Serendibite is definitely one of my favorites, but it is so rare that most people should not plan on ever seeing it. Serendibite, taken from the Sanskrit word for Sri Lanka is either nearly colorless or black and was discovered in Sri Lanka in 1902. To this day, there are only three faceted Serendibites in existence. If you are lucky enough to have the opportunity to buy one of these elusive treasures, you had better have deep pockets; Serendibite sells for as much as $2 million per carat.
19. Red Diamonds
Before I started researching this list, I wasn’t aware that red diamonds even existed. In my defense, I am not the only one; only about 50 red diamonds are known to exist. One in particular, the Moussaieff Red, is reputed to be the most flawless in existence. in 2001, the 5.11 carat Moussaieff Red was sold for nearly $8 million, making its per-carat price around $1.6 million.

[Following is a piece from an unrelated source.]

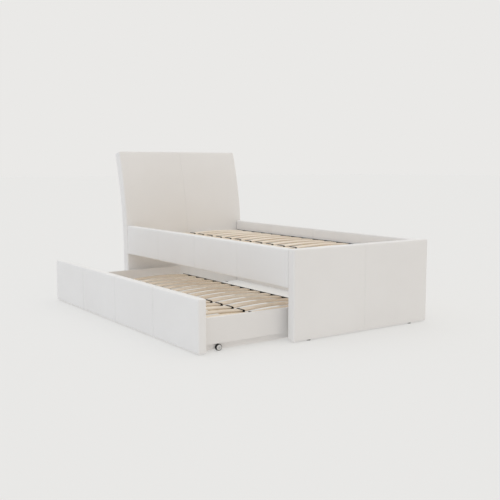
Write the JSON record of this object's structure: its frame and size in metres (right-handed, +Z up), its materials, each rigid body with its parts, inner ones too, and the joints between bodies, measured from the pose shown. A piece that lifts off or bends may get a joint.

Another famous red diamond, the Hancock Red, which was less than one carat, was sold in 1987 for just under $900,000. Accounting for inflation, the Hancock Red would sell for considerably more today. In fact, the current rate of inflation is about 125%, so the Hancock Red would sell at over $2 million today.
Jadeite is really the holy grail of gemstones. Unlike its counterpart nephrite (or just common jade), which anyone could buy pounds of for very little money, jadeite is elusive to the point where calling it rare is a gross understatement. Found in Burma, jadeite can be sold for up to $3 million.
In 1997, a handful of jadeite beads, which were no larger than five millimeters in diameter, were sold for more than $9 million! Also in 1997, a piece of jadeite jewelry, comprised of 27 beads approximately 15 millimeters in diameter, was sold in the United States for just under $10 million. It seems like a lot, but the buyer in this case, all things considered, got a great deal.